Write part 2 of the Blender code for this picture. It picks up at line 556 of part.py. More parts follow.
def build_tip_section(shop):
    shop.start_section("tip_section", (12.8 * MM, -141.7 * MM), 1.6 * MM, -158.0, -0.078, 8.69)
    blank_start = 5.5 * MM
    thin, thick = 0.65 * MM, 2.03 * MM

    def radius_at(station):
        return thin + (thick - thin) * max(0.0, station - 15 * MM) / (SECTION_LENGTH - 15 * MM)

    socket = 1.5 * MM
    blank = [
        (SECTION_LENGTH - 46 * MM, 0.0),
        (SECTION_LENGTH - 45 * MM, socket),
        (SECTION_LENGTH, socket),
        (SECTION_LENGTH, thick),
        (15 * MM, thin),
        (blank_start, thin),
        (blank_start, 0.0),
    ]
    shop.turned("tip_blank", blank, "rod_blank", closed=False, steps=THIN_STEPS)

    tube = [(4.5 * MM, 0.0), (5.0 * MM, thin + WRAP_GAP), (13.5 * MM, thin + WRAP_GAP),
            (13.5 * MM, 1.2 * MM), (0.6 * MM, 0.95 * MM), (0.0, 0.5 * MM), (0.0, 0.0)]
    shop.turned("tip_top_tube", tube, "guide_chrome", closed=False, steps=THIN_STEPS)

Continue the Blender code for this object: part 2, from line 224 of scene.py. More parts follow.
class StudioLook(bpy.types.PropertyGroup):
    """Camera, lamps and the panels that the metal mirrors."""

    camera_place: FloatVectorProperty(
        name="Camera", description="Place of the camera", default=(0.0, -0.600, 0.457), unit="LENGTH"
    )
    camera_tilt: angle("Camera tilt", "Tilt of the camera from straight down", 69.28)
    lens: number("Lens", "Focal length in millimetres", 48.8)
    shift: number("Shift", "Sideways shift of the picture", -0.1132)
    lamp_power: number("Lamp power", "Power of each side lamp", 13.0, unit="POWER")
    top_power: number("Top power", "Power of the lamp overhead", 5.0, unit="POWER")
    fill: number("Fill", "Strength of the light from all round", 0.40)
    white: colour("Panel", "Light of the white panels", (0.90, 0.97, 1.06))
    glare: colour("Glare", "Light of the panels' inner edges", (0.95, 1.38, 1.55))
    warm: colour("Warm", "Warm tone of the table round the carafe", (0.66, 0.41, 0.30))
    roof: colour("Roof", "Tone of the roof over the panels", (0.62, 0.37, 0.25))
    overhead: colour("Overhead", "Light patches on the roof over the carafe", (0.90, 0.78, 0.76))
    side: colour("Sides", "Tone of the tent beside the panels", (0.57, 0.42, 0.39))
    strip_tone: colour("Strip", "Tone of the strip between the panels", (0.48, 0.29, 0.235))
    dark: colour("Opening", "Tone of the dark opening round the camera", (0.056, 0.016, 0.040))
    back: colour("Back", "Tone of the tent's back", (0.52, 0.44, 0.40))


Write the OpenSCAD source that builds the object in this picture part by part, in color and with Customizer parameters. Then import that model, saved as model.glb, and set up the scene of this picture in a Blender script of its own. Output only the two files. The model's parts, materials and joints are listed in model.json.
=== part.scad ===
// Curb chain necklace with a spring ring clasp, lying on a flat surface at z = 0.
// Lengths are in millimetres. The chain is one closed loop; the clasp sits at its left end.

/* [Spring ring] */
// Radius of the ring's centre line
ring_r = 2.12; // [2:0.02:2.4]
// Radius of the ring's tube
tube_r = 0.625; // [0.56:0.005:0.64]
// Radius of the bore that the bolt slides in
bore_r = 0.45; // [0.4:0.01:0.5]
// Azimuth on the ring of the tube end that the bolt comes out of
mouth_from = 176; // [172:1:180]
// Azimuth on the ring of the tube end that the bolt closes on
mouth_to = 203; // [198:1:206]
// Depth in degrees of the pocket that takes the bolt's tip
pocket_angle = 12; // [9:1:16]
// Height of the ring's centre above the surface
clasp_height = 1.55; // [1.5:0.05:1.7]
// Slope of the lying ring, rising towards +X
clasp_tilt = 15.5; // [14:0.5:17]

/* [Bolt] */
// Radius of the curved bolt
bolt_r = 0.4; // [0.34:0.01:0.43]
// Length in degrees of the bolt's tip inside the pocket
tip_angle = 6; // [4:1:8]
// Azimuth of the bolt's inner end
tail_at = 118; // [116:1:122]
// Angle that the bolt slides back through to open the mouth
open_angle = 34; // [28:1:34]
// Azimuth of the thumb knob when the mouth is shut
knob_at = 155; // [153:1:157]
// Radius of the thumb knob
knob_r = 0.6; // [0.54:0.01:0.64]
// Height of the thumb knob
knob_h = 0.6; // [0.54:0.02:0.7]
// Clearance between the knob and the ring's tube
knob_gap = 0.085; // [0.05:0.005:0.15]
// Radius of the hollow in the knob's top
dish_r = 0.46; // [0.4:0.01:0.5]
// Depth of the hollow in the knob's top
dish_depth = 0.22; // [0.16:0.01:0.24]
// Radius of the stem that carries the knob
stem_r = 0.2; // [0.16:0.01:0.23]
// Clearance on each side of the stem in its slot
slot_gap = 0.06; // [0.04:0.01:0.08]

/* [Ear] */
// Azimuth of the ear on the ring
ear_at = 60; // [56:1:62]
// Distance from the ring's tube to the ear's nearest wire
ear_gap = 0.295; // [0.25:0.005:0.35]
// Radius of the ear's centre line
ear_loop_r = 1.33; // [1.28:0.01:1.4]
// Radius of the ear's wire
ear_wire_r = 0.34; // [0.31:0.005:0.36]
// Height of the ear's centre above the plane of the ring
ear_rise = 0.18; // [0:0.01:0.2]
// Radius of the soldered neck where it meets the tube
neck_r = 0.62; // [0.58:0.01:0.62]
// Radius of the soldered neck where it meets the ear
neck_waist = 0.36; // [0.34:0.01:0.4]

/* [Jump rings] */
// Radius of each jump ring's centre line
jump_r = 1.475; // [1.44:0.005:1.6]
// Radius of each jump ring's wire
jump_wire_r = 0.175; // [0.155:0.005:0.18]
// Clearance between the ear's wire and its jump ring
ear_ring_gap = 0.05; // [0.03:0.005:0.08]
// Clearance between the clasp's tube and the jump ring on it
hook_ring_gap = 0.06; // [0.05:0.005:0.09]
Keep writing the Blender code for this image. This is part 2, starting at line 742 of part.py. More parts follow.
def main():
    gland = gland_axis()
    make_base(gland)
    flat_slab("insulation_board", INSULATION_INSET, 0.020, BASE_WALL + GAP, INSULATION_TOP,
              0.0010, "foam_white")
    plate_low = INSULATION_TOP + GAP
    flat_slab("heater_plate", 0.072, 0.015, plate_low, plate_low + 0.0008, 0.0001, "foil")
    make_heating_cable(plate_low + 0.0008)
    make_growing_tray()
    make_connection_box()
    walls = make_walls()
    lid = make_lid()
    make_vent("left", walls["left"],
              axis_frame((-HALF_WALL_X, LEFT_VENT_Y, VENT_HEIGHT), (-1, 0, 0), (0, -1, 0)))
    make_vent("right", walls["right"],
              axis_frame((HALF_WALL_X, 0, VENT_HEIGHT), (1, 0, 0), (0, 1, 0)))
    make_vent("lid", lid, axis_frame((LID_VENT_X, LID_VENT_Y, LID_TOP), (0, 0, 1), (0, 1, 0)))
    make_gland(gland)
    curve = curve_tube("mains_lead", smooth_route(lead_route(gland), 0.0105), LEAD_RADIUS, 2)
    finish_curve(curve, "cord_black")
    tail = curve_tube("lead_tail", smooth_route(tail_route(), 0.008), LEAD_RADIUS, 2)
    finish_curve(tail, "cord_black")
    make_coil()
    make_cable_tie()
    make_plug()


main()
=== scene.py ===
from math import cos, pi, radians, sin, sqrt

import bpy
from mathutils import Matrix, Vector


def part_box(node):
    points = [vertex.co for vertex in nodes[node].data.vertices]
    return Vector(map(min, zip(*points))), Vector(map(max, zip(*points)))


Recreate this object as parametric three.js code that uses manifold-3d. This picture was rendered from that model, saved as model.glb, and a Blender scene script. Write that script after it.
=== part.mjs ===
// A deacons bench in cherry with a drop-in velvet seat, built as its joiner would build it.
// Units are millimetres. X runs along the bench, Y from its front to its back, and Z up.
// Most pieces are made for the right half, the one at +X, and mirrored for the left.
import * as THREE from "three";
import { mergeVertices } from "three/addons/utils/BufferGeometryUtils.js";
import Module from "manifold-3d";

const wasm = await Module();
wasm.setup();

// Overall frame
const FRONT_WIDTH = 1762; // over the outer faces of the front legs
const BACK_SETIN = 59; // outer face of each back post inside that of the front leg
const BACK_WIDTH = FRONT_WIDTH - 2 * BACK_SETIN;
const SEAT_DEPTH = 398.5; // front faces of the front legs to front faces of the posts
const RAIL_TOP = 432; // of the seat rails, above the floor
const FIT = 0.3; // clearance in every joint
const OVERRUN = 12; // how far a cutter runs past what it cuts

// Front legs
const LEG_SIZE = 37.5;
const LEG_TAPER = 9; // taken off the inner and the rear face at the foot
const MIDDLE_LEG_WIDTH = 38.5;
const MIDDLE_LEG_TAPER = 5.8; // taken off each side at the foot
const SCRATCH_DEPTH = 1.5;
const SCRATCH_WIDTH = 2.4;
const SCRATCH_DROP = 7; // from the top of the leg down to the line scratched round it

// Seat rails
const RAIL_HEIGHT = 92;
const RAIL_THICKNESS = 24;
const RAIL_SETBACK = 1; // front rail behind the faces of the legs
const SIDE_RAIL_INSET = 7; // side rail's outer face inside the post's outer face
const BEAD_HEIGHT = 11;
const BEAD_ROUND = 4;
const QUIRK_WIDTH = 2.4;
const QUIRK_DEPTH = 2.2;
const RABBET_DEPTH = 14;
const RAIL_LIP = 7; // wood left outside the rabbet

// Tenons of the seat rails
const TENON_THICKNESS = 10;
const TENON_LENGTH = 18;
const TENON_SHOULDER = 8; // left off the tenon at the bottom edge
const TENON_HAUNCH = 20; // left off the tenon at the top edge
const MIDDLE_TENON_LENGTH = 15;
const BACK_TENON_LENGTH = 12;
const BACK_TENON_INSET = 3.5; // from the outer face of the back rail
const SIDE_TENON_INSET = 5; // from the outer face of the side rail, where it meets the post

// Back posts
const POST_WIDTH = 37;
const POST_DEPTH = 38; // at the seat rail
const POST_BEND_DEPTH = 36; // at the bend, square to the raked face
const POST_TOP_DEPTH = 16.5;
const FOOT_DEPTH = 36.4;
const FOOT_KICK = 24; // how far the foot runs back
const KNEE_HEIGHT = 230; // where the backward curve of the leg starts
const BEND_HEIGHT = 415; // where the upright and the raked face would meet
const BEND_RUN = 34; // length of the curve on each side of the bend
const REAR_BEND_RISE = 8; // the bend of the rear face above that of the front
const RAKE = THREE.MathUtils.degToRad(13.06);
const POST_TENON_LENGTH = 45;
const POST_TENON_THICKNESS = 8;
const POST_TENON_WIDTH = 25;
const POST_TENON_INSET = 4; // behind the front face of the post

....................

[Exercise directions] Where does the word "scene" appear? Return each line that holds it.

[Task response]
Continue the Blender code for this object: part 2, from line 224 of scene.py. More parts follow.
Write the OpenSCAD source that builds the object in this picture part by part, in color and with Customizer parameters. Then import that model, saved as model.glb, and set up the scene of this picture in a Blender script of its own. Output only the two files. The model's parts, materials and joints are listed in model.json.
=== scene.py ===
Recreate this object as parametric three.js code that uses manifold-3d. This picture was rendered from that model, saved as model.glb, and a Blender scene script. Write that script after it.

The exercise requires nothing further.